9. Il résulte de ce qui précède que les sociétés appelantes ne sont pas fondées à soutenir que c'est à tort que, par le jugement attaqué, le tribunal administratif de Bordeaux a rejeté leur demande. Leurs conclusions à fin d'injonction ne peuvent, par suite, être accueillies.
Sur les frais d'instance :
10. Les dispositions de l'article L. 761-1 du code de justice administrative font obstacle à ce que soit mise à la charge du département de la Gironde, qui n'est pas la partie perdante dans la présente instance, la somme dont les sociétés requérantes demandent le versement au titre des frais exposés et non compris dans les dépens. Il n'y a pas lieu, dans les circonstances de l'espèce, de faire droit à la demande présentée par le département de la Gironde sur le même fondement.
DECIDE :
Article 1er : La requête de la société Groupe Loisier, de la société Poly Rythmic, et de la société Yac Ingénierie est rejetée.
Article 2 : Les conclusions présentées par le département de la Gironde au titre de l'article L. 761-1 du code de justice administrative sont rejetées.
Article 3 : Le présent arrêt sera notifié à la société Groupe Loisier, à la société Poly Rythmic, à la société Yac Ingénierie et au département de la Gironde.
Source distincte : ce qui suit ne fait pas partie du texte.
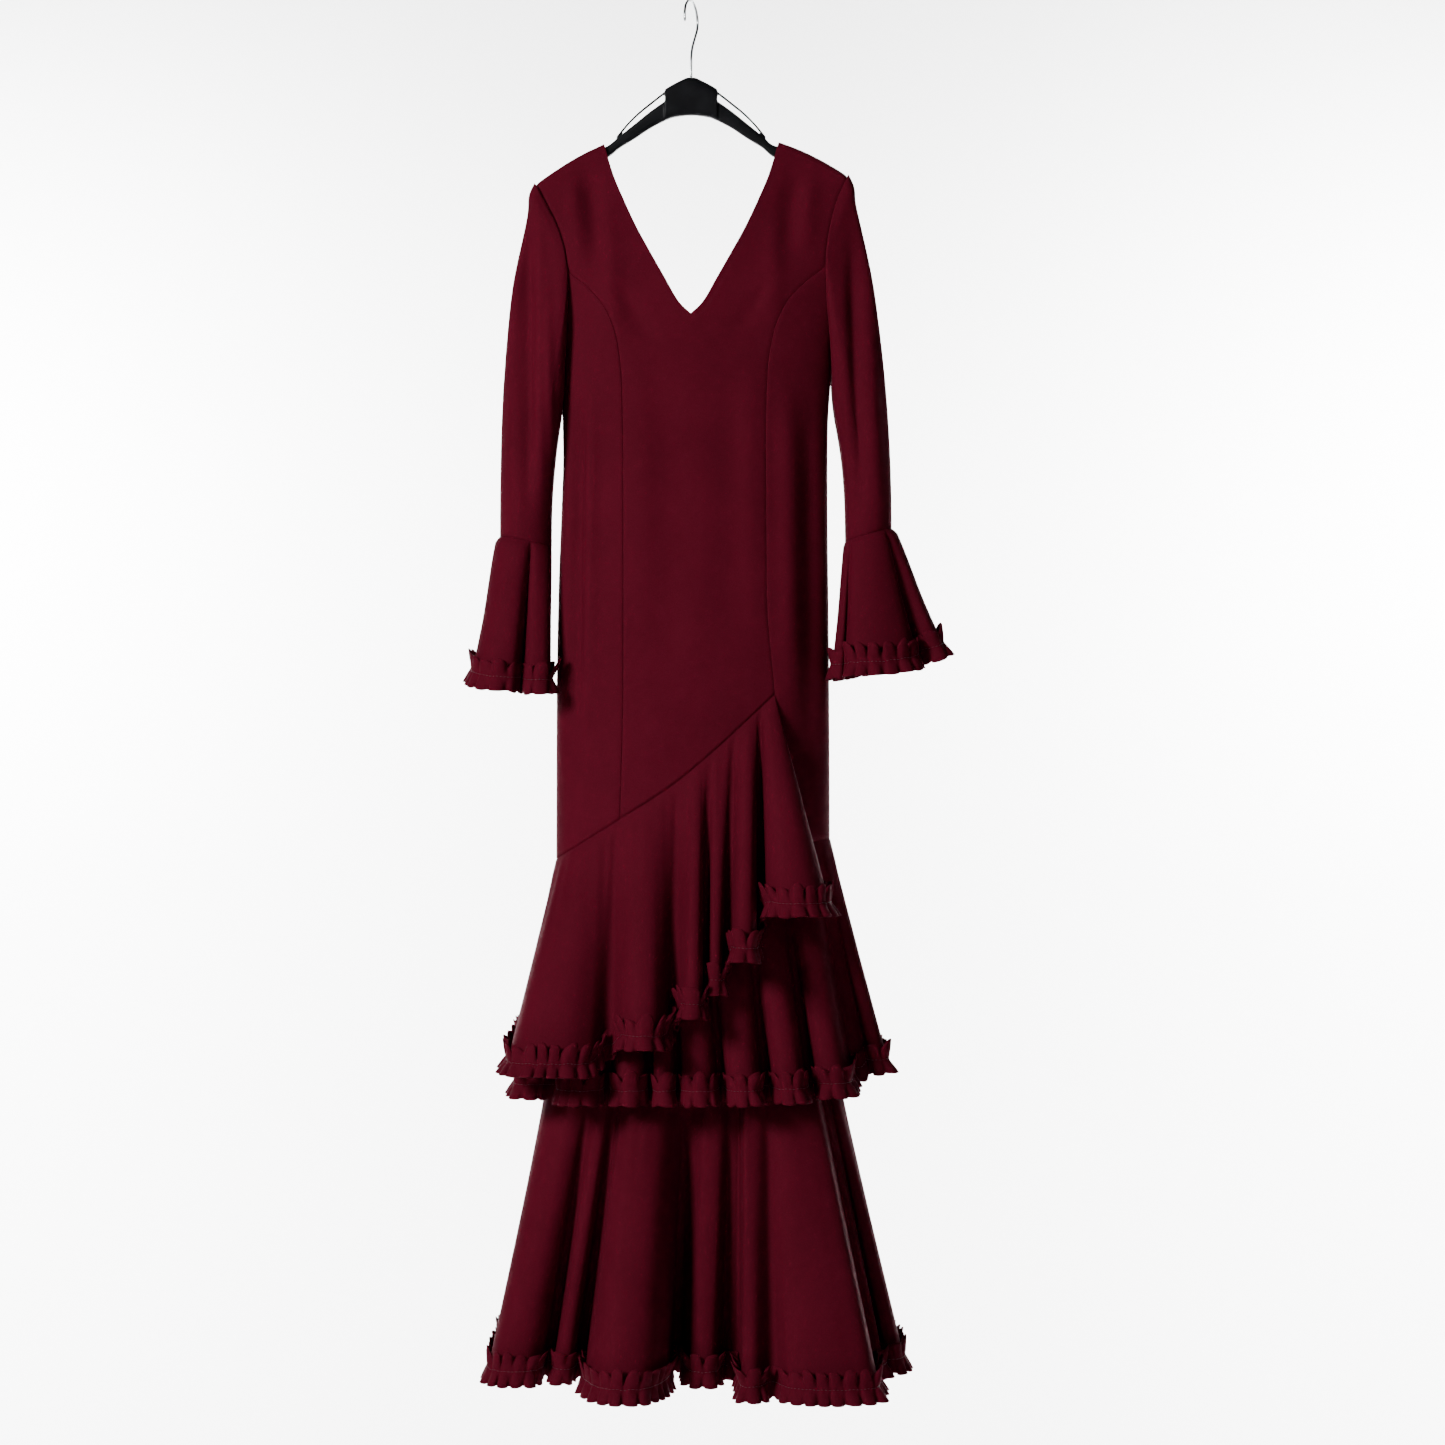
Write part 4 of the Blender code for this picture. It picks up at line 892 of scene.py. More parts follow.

Délibéré après l'audience du 16 mai 2023, à laquelle siégeaient :
Mme Marie-Pierre Beuve Dupuy, présidente,
M. Manuel Bourgeois, premier conseiller,
Mme Agnès Bourjol, première conseillère.
Rendu public par mise à disposition au greffe, le 6 juin 2023.
La rapporteure,
Agnès BOURJOLLa présidente,
Marie Pierre BEUVE DUPUYLe greffier,
Anthony FERNANDEZ
La République mande et ordonne au préfet de la Gironde, et à tous commissaires de justice à ce requis, en ce qui concerne les voies de droit commun contre les parties privées, de pourvoir à l'exécution du présent arrêt.